The data below holds the lines to copy: everything from the line containing "add('roller_head', rollerHead(), finishes.nylon);" to the line containing "points = [vertex.co", both ends included, set down exactly.

Rows from a 3D modeling dataset:
********************

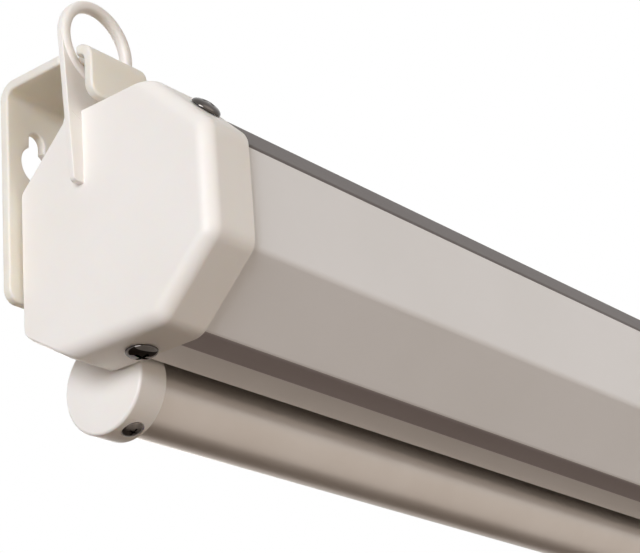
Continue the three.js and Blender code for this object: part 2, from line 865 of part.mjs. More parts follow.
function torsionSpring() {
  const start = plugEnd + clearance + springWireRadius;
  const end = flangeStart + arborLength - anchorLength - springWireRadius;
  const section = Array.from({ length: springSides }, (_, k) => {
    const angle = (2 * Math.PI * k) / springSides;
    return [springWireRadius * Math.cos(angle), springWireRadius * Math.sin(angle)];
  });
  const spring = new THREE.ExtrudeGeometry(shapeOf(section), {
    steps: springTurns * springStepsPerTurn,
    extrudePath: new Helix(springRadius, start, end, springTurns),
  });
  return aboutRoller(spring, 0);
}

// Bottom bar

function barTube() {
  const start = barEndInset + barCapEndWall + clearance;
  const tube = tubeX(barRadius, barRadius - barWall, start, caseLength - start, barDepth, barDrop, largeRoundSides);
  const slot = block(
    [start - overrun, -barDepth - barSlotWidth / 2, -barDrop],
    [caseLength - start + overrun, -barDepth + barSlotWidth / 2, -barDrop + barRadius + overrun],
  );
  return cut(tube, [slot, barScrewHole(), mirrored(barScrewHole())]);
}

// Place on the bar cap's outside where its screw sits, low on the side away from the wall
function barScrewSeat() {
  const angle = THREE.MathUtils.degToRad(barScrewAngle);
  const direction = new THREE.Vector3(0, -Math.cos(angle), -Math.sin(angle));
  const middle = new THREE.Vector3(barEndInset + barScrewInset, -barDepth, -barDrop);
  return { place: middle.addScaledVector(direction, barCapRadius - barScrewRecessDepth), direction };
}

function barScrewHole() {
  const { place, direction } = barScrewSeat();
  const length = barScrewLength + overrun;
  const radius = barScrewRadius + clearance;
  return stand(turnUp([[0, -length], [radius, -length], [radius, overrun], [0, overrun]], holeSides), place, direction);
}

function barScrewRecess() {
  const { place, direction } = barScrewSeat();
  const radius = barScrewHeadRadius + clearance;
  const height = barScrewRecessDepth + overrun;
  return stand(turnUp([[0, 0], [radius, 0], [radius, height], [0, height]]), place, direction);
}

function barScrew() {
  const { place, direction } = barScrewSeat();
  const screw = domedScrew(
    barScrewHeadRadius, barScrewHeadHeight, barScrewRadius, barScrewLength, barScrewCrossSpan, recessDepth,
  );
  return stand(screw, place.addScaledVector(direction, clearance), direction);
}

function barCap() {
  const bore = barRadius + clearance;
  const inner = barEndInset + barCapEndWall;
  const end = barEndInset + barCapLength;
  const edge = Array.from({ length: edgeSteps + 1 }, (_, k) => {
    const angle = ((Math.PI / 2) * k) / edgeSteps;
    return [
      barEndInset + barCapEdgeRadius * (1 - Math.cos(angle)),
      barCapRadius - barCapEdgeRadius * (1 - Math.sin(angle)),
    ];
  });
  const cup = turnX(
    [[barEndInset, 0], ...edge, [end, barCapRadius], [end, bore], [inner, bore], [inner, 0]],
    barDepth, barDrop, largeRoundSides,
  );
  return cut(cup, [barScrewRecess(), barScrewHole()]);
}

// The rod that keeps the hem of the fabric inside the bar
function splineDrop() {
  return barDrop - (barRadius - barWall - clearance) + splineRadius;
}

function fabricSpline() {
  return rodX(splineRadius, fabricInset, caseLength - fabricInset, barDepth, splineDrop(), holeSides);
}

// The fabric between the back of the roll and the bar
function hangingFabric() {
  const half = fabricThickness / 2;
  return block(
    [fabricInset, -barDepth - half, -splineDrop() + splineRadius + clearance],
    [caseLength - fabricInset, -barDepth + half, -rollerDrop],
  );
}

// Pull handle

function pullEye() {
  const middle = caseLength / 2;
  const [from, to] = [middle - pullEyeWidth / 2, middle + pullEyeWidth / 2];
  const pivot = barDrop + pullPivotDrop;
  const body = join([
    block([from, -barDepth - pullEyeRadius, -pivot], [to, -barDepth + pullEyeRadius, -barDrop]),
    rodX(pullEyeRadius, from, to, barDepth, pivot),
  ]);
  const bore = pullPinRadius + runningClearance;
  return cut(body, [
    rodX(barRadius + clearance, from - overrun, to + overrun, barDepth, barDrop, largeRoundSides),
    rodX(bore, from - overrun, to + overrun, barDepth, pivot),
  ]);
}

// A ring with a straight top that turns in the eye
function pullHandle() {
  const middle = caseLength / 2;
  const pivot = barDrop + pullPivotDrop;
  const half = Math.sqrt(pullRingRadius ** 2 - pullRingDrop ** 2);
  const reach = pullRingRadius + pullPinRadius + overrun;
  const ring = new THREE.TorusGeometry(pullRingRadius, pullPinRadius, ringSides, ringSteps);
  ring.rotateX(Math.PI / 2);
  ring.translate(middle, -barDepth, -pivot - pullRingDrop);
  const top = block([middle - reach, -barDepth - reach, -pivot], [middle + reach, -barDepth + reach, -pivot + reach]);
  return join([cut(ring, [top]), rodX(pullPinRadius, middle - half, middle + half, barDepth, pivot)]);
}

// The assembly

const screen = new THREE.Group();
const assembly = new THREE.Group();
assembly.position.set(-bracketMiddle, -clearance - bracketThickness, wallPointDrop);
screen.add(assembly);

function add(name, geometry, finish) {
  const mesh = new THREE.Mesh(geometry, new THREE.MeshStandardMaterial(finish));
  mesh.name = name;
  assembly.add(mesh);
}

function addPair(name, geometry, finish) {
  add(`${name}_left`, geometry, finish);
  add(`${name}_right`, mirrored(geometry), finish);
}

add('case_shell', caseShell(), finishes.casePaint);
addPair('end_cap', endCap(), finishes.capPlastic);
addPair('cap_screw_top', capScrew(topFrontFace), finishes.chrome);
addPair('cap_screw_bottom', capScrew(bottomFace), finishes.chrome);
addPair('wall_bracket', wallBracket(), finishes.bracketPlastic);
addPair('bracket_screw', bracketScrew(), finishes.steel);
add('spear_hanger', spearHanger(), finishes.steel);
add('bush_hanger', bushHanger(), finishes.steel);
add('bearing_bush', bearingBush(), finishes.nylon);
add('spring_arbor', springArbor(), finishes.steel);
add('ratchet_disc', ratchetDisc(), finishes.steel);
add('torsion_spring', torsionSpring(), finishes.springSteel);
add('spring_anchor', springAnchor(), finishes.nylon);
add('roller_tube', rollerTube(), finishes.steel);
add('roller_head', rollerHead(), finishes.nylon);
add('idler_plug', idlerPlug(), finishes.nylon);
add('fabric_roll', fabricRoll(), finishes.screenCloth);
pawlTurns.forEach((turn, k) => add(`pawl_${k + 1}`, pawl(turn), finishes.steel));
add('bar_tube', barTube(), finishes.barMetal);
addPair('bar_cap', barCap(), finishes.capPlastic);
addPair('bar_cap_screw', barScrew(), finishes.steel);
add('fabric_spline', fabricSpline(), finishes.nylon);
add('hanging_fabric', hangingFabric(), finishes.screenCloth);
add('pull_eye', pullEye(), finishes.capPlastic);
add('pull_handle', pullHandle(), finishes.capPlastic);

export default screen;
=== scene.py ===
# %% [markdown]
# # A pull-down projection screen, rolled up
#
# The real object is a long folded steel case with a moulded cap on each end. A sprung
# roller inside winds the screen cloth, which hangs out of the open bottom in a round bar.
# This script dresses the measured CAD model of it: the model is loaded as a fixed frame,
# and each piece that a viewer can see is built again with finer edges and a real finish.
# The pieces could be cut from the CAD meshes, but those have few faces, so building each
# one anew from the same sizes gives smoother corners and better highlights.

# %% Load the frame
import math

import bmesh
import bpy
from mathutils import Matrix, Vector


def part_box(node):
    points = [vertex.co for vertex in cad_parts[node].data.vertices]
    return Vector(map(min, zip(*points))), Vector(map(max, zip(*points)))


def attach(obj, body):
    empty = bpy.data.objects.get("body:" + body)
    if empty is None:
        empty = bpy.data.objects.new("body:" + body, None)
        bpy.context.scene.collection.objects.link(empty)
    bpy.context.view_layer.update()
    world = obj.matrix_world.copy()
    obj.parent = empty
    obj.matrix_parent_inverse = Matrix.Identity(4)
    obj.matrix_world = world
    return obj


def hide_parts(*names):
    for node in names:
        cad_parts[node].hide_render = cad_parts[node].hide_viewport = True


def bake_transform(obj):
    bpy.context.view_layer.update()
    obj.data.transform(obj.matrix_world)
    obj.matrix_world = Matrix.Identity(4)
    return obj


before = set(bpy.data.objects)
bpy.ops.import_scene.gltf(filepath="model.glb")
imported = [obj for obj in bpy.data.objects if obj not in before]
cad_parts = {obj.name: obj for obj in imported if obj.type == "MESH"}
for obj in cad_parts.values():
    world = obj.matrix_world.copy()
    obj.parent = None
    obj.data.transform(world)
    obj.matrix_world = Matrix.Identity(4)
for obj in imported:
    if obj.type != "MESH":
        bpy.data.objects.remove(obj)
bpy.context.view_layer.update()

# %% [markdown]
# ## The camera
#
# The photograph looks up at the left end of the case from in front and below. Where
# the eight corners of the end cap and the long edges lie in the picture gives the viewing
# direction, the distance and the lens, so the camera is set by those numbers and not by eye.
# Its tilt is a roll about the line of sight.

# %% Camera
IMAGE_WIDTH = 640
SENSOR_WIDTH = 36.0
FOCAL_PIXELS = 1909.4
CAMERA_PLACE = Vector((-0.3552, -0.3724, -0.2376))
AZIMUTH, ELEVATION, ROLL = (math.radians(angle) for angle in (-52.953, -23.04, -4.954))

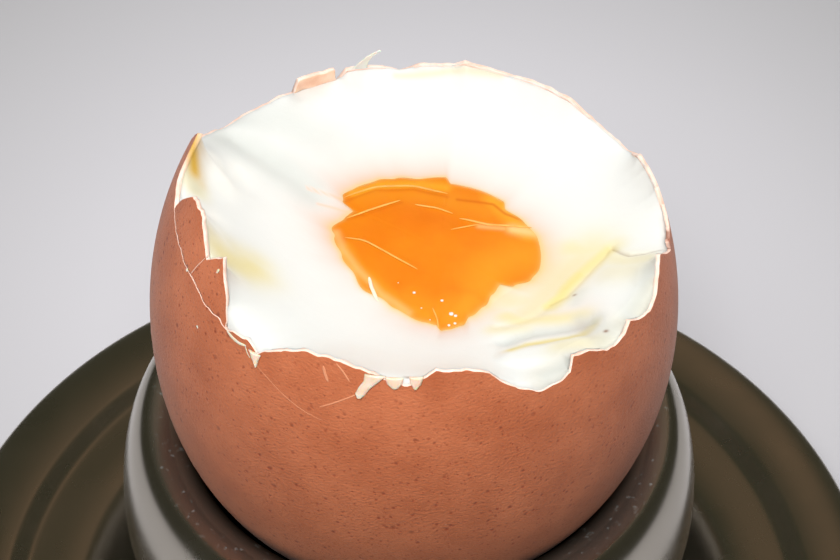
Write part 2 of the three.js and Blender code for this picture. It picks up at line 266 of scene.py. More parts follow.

********************

Answer to this exercise:
add('roller_head', rollerHead(), finishes.nylon);
add('idler_plug', idlerPlug(), finishes.nylon);
add('fabric_roll', fabricRoll(), finishes.screenCloth);
pawlTurns.forEach((turn, k) => add(`pawl_${k + 1}`, pawl(turn), finishes.steel));
add('bar_tube', barTube(), finishes.barMetal);
addPair('bar_cap', barCap(), finishes.capPlastic);
addPair('bar_cap_screw', barScrew(), finishes.steel);
add('fabric_spline', fabricSpline(), finishes.nylon);
add('hanging_fabric', hangingFabric(), finishes.screenCloth);
add('pull_eye', pullEye(), finishes.capPlastic);
add('pull_handle', pullHandle(), finishes.capPlastic);

export default screen;
=== scene.py ===
# %% [markdown]
# # A pull-down projection screen, rolled up
#
# The real object is a long folded steel case with a moulded cap on each end. A sprung
# roller inside winds the screen cloth, which hangs out of the open bottom in a round bar.
# This script dresses the measured CAD model of it: the model is loaded as a fixed frame,
# and each piece that a viewer can see is built again with finer edges and a real finish.
# The pieces could be cut from the CAD meshes, but those have few faces, so building each
# one anew from the same sizes gives smoother corners and better highlights.

# %% Load the frame
import math

import bmesh
import bpy
from mathutils import Matrix, Vector


def part_box(node):
    points = [vertex.co for vertex in cad_parts[node].data.vertices]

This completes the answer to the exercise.